Exercise directions » Up to and including the line that contains "for c in tip])", repeat each line of the data exactly, starting from the first.

Data provided »

_ _ _ _ _ _ _

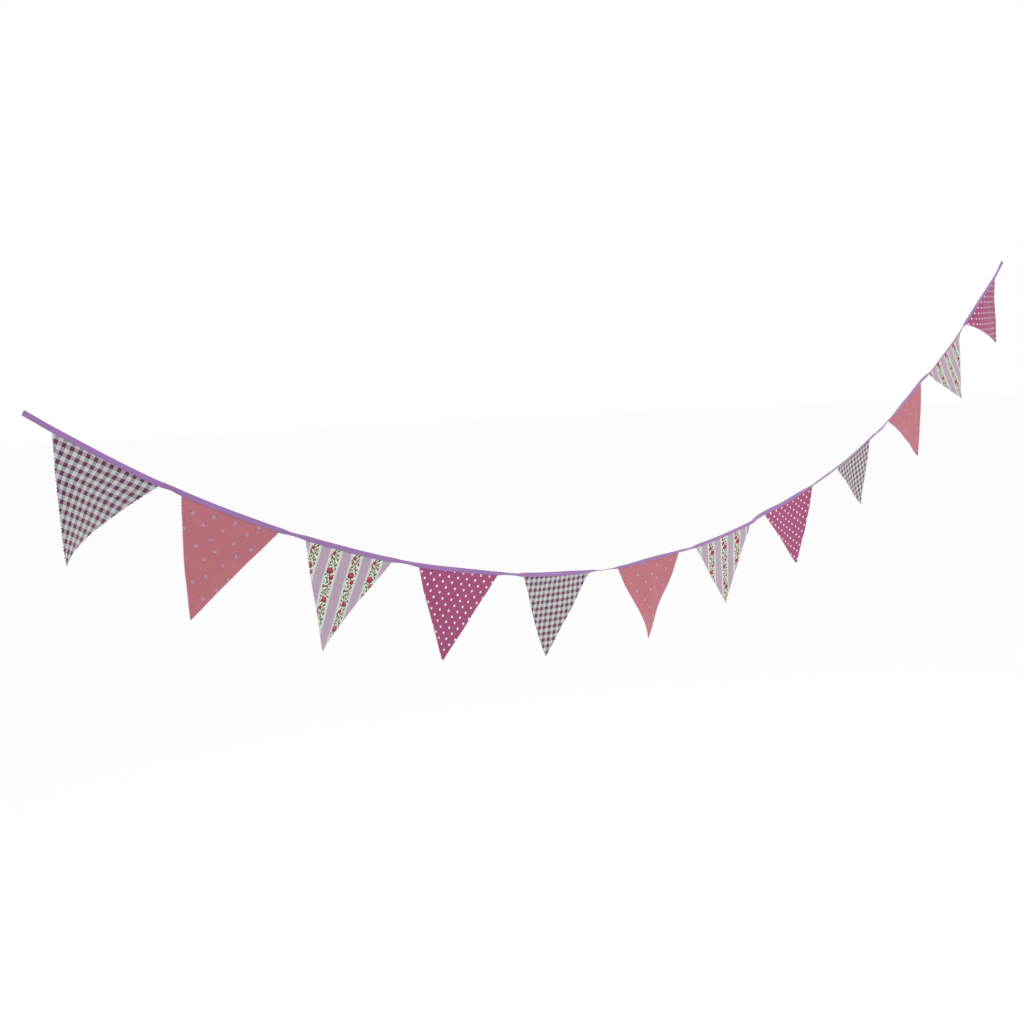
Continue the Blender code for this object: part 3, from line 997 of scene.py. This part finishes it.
print("relief of the first, 40 mm down, in mm:", round(soft_relief(1, 0, 0.04, 0.25, 0) / MM, 2))

# %% [markdown]
# A point of a pennant is found in four moves. It starts on the top line, follows the bend
# down the cloth in short steps, moves aside with the pennant's skew, and last goes forward
# by the bow of the edges and the relief. A turned point also winds about the middle line.

# %% Where a point of a pennant hangs
def bow_shape(t, peak):
    """0 at both ends of a pennant's drop and 1 at the peak, for any peak between."""
    t = min(max(t, 0.0), 1.0)
    return (t / peak) ** (2 * peak) * ((1 - t) / (1 - peak)) ** (2 - 2 * peak)


def half_width(t):
    """Half a pennant's width at t of its drop. Where t is below 0 it is inside the tape."""
    return PENNANT_WIDTH / 2 * (1 - t) + POINT_WIDTH / 2 * max(t, 0)


def pennant_point(number, p, corners, u, t):
    """Middle of the cloth, u aside of the pennant's middle line and at t of its drop."""
    drop, middle = p.drop * MM, sum(corners) / 2
    turn = math.radians(p.point_turn) * ease((t - TURN_FROM) / (TURN_TO - TURN_FROM))
    s = middle + u * math.cos(turn)
    if t <= 0:
        return leaf_point(s, TAPE_WIDTH + t * drop, 0)
    point = top_line(s)
    along, down, front = directions(s)
    sewn, hang, step = between(LEAN, s), math.radians(p.hang), t * drop / BEND_STEPS
    for i in range(BEND_STEPS):
        lean = hang + (sewn - hang) * math.exp(-(i + 0.5) * step / BEND_LENGTH)
        point += (down * math.cos(lean) + front * math.sin(lean)) * step
    across = u / half_width(t)
    bow = p.bow_left * ((1 - across) / 2) ** 2 + p.bow_right * ((1 + across) / 2) ** 2
    forward = bow * MM * bow_shape(t, p.bow_peak) - u * math.sin(turn)
    forward += soft_relief(number, u, t * drop, t, across)
    return point + along * p.skew * MM * t + front * forward


tip = pennant_point(1, PENNANTS[0], CORNERS[0], 0.0, 1.0)
print("the first pennant's point, in m:", [round(c, 3) for c in tip])

# %% [markdown]
# Now each pennant is cut as a grid that narrows to its point, and hung with the function
# above. Its map is turned and shifted the way it was laid on the cloth for cutting.

# %% Cut and hang the twelve pennants
def cut_pennant(number, p, cut, corners):
    drop = p.drop * MM
    teeth = round(math.hypot(PENNANT_WIDTH / 2, drop) / TOOTH)
    rows = 2 * teeth
    c, k = math.cos(math.radians(cut.turn)), math.sin(math.radians(cut.turn))

    def lay(column, row):
        t = 1 - row / rows if row <= rows else -(row - rows) / TOP_ROWS * HIDDEN_TOP / drop
        half = half_width(t)
        tooth = TOOTH_DEPTH / 2 * min(half / TOOTH, 1) * (-1 if row % 2 else 1)
        share = 2 * column / COLUMNS - 1
        u = share * (half + tooth * (row < rows))
        v = t * drop
        place = pennant_point(number, p, corners, u, t)
        # None at the left edge, and all of it from the middle to the right.
        drifting = 1 - share * share / 2 + share / 2
        flat = u + cut.drift * MM * ease(v / DRIFT_DROP) * drifting
        on_cloth = (flat * c - v * k + cut.along * MM, flat * k + v * c + cut.down * MM)
        return place, on_cloth, (1 - abs(share)) * half

    name = f"pennant_{number:02d}_{p.cloth}"
    piece = lay_cloth(name, COLUMNS, rows + TOP_ROWS, lay, PENNANT_CLOTH, FINISHES[p.cloth])
    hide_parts(f"pennant_{number:02d}")
    return piece


for number, (p, cut, corners) in enumerate(zip(PENNANTS, CUTS, CORNERS), start=1):
    piece = cut_pennant(number, p, cut, corners)
    print(piece.name, "faces:", len(piece.data.polygons))

# %% [markdown]
# ## Floor and light
#
# Thin pale cloth shows its colours best in a bright, even room: a near white world, and
# one large soft lamp from the right and front, so that the near end is a little duller than
# the rest. The floor is a wide plain disc well below the lowest point.

# %% Studio
FLOOR_MIDDLE, FLOOR_DROP, FLOOR_RADIUS = 1.4, 1.3, 40
FLOOR_WHITE = (0.97, 0.97, 0.97, 1)
WORLD_WHITE, WORLD_STRENGTH = (1.0, 1.0, 1.0, 1), 1.0
LAMP_AT, LAMP_AIM = Vector((1.7, -1.5, 0.8)), Vector((1.6, 0, -0.2))
LAMP_SIZE, LAMP_WATTS = 1.4, 15

bm = bmesh.new()
place = Matrix.Translation((FLOOR_MIDDLE, 0, -FLOOR_DROP))
bmesh.ops.create_circle(bm, cap_ends=True, segments=96, radius=FLOOR_RADIUS, matrix=place)
floor_paint, _, _ = new_finish("floor_paint", {"Base Color": FLOOR_WHITE, "Roughness": 0.9})
floor = new_object("floor", finished_mesh("floor", bm, [floor_paint]))

world = bpy.data.worlds.new("studio")
world.use_nodes = True
background = world.node_tree.nodes["Background"].inputs
background["Color"].default_value = WORLD_WHITE
background["Strength"].default_value = WORLD_STRENGTH
bpy.context.scene.world = world

lamp = bpy.data.lights.new("soft_lamp", "AREA")
lamp.shape, lamp.size, lamp.energy = "DISK", LAMP_SIZE, LAMP_WATTS
soft_lamp = new_object("soft_lamp", lamp)
facing = (LAMP_AIM - LAMP_AT).to_track_quat("-Z", "Y").to_matrix().to_4x4()
soft_lamp.matrix_world = Matrix.Translation(LAMP_AT) @ facing
soft_lamp.visible_camera = False
bpy.context.scene.view_settings.view_transform = "Standard"
print("floor at z =", -FLOOR_DROP, "lamp watts:", lamp.energy)
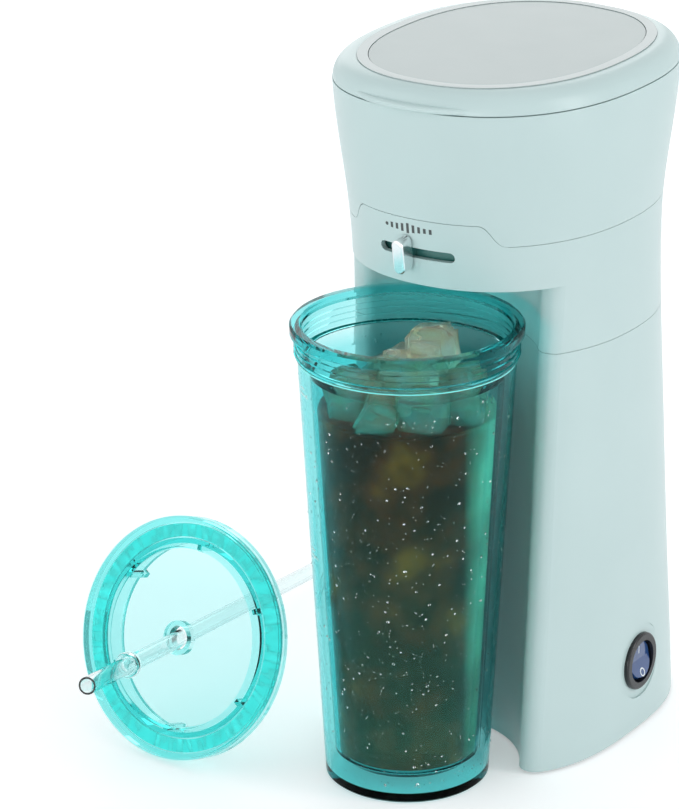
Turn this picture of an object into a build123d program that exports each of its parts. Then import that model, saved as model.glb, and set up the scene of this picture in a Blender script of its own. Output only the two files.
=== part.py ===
from build123d import *

import os
from functools import lru_cache
from math import asin, atan2, cos, degrees, pi, radians, sin

# An iced coffee maker: an oval column with a head that overhangs a bay, a double-walled tumbler
# that stands in the bay, and the tumbler's own lid and straw, taken off and leaning beside it.
# Millimetres. +Z is up, -Y is the front, and the origin is the middle of the base on the table.

# The housing's outline
HALF_WIDTH = 57.8  # half of the housing's width at its base
FRONT = -64.8  # where the base's oval would reach in front, were the bay not cut out of it
BACK = 68.0
BASE_Z = 1.0  # underside of the base plate; the feet reach down to the table
WALL = 2.4
NOSE_R = 6.0  # rounding of the two upright edges beside the bay
LOW_SEAM_Z = 165.8  # between the lower and the middle shell
HEAD_Z = 192.0  # underside of the head
HIGH_SEAM_Z = 209.6  # between the middle and the upper shell
LID_SEAM_Z = 260.1
LID_TOP_Z = 268.5
SEAM_GAP = 0.2
HEAD_STEP = 0.1  # how far the head stands out over the column under it
OVAL_POINTS = 24

# How the oval changes with height: height, then how far the side, the front and the back have
# drawn in from the base's oval, then the power of its superellipse (2 is an ellipse)
PROFILE = (
    (0.0, 0.0, 0.0, 0.0, 2.8),
    (60.0, 0.6, 0.0, 3.7, 2.6),
    (120.0, 1.4, 4.8, 6.6, 2.35),
    (LOW_SEAM_Z, 3.3, 4.8, 6.6, 2.25),
    (HEAD_Z, 4.0, 1.4, 5.0, 2.2),
    (HIGH_SEAM_Z, 3.9, -1.3, 3.5, 2.2),
    (235.0, 1.8, -4.2, 1.1, 2.3),
    (LID_SEAM_Z, 0.3, -7.5, -1.9, 2.35),
    (LID_TOP_Z + 10.0, 0.3, -7.5, -1.9, 2.35),
)

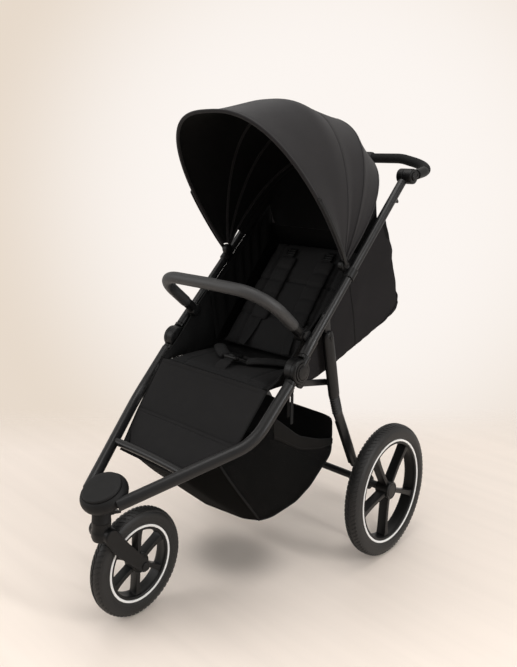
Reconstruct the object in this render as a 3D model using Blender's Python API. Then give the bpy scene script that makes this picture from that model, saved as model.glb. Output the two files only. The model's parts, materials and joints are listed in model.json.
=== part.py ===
"""Three-wheeled pushchair with a folding frame, in metres.

Front at -Y, the child's left at +X, floor at z = 0.

The frame folds at two hubs. The upper frame turns forward about them, the rear legs hang from the
upper tubes, and a link from each hub draws its leg up behind. The front caster swivels, the canopy,
the handlebar and the backrest tilt, and the rear axle rides on short sprung legs.
"""

import math

import bmesh
import bpy
from mathutils import Matrix, Vector

# Frame
CLEAR = 0.0003  # between pieces that seat on each other
RUN = 0.0004  # between faces that turn on each other
PIN_RUN = 0.0002  # round a pin in its bore
TUBE_R = 0.014
UPPER_R = 0.0115
TUBE_X = 0.217  # each side tube, from the middle
HUB_Y = -0.0735
HUB_Z = 0.570
TUBE_TILT = 43.4  # degrees above level, of the upper tubes
UPPER_SHIFT = 0.006  # the upper tubes' middle line, in front of the hub's axis
UPPER_LENGTH = 0.653  # hub axis to handle axis
HUB_R = 0.031
HOOK_BACK = 0.0809  # the fold catch on the left upper tube, from the handle's joint
SLEEVE_R = 0.0135
SLEEVE_LENGTH = 0.047
HUB_GAP = 0.0408  # hub axis to the end of each tube
HUB_IN = 0.020  # housing, inward from the tube's middle
HUB_OUT = 0.017  # cover, outward from the tube's middle
BEND_Y = -0.2211  # where each lower tube turns towards the head
BEND_X = 0.2093
BEND_R = 0.15
HEAD_Y = -0.50  # the caster's axis
TUBE_END = Vector((0.0540, -0.4956, 0.3211))  # where the left lower tube enters the head
HEAD_BACK = 0.009  # the middle of the nose, behind the caster's axis
HEAD_Z = 0.3275
HEAD_R = 0.0575
HEAD_HALF = 0.019
CAP_DEPTH = 0.0065
CROSS_Y = -0.362
CROSS_BOW = 0.004
CROSS_R = 0.009

MIDDLE_Y = 0.0005  # the middle of the whole length, moved to y = 0 at the end

# Wheels
REAR_Y = 0.26
REAR_R = 0.178
REAR_X = 0.270
REAR_RING_R = 0.140
FRONT_R = 0.128
FRONT_RING_R = 0.0916
TRAIL = 0.100
TYRE_W = 0.041
RING_W = 0.0058
BORE_R = 0.0062
AXLE_R = 0.0060
REAR_AXLE_R = 0.010
WHEEL_STEPS = 40
REAR_SPOKES = 5
REAR_TURN = -31.0  # degrees from the top towards the back, of the first spoke
FRONT_SPOKES = 6
FRONT_TURN = 3.0

# Caster
STEM_R = 0.0222
STEM_TOP = FRONT_R * 2 + 0.0095
STEM_LOW = STEM_TOP - 0.0295
FORK_X = 0.026  # inner face of each arm
FORK_W = 0.009
FORK_TOP_R = 0.019
FORK_KNEE_Y = 0.034  # behind the caster's axis
FORK_KNEE_Z = STEM_LOW - 0.039
FORK_KNEE_R = 0.0165
FORK_END_R = 0.0145
LOCK_LENGTH = 0.024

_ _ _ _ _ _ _

Answer for the task »
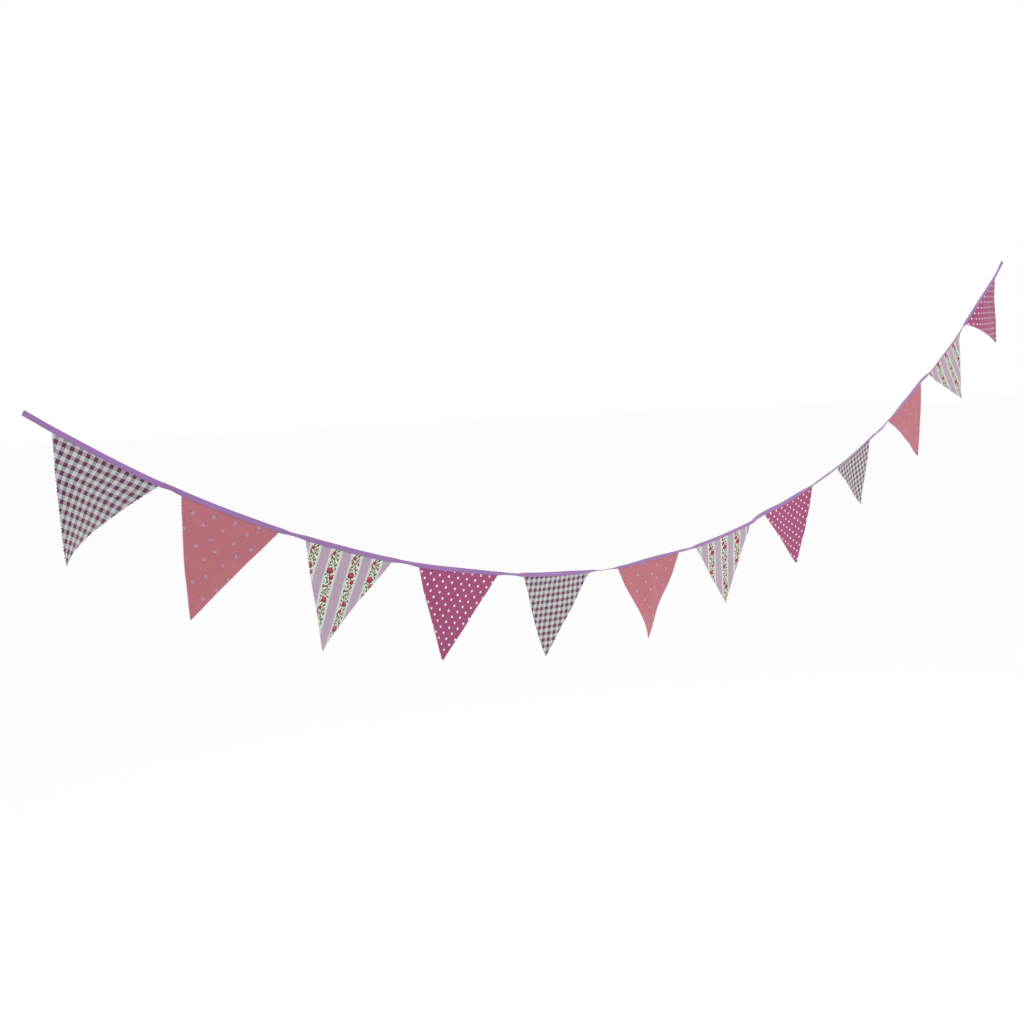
Continue the Blender code for this object: part 3, from line 997 of scene.py. This part finishes it.
print("relief of the first, 40 mm down, in mm:", round(soft_relief(1, 0, 0.04, 0.25, 0) / MM, 2))

# %% [markdown]
# A point of a pennant is found in four moves. It starts on the top line, follows the bend
# down the cloth in short steps, moves aside with the pennant's skew, and last goes forward
# by the bow of the edges and the relief. A turned point also winds about the middle line.

# %% Where a point of a pennant hangs
def bow_shape(t, peak):
    """0 at both ends of a pennant's drop and 1 at the peak, for any peak between."""
    t = min(max(t, 0.0), 1.0)
    return (t / peak) ** (2 * peak) * ((1 - t) / (1 - peak)) ** (2 - 2 * peak)


def half_width(t):
    """Half a pennant's width at t of its drop. Where t is below 0 it is inside the tape."""
    return PENNANT_WIDTH / 2 * (1 - t) + POINT_WIDTH / 2 * max(t, 0)


def pennant_point(number, p, corners, u, t):
    """Middle of the cloth, u aside of the pennant's middle line and at t of its drop."""
    drop, middle = p.drop * MM, sum(corners) / 2
    turn = math.radians(p.point_turn) * ease((t - TURN_FROM) / (TURN_TO - TURN_FROM))
    s = middle + u * math.cos(turn)
    if t <= 0:
        return leaf_point(s, TAPE_WIDTH + t * drop, 0)
    point = top_line(s)
    along, down, front = directions(s)
    sewn, hang, step = between(LEAN, s), math.radians(p.hang), t * drop / BEND_STEPS
    for i in range(BEND_STEPS):
        lean = hang + (sewn - hang) * math.exp(-(i + 0.5) * step / BEND_LENGTH)
        point += (down * math.cos(lean) + front * math.sin(lean)) * step
    across = u / half_width(t)
    bow = p.bow_left * ((1 - across) / 2) ** 2 + p.bow_right * ((1 + across) / 2) ** 2
    forward = bow * MM * bow_shape(t, p.bow_peak) - u * math.sin(turn)
    forward += soft_relief(number, u, t * drop, t, across)
    return point + along * p.skew * MM * t + front * forward


tip = pennant_point(1, PENNANTS[0], CORNERS[0], 0.0, 1.0)
print("the first pennant's point, in m:", [round(c, 3) for c in tip])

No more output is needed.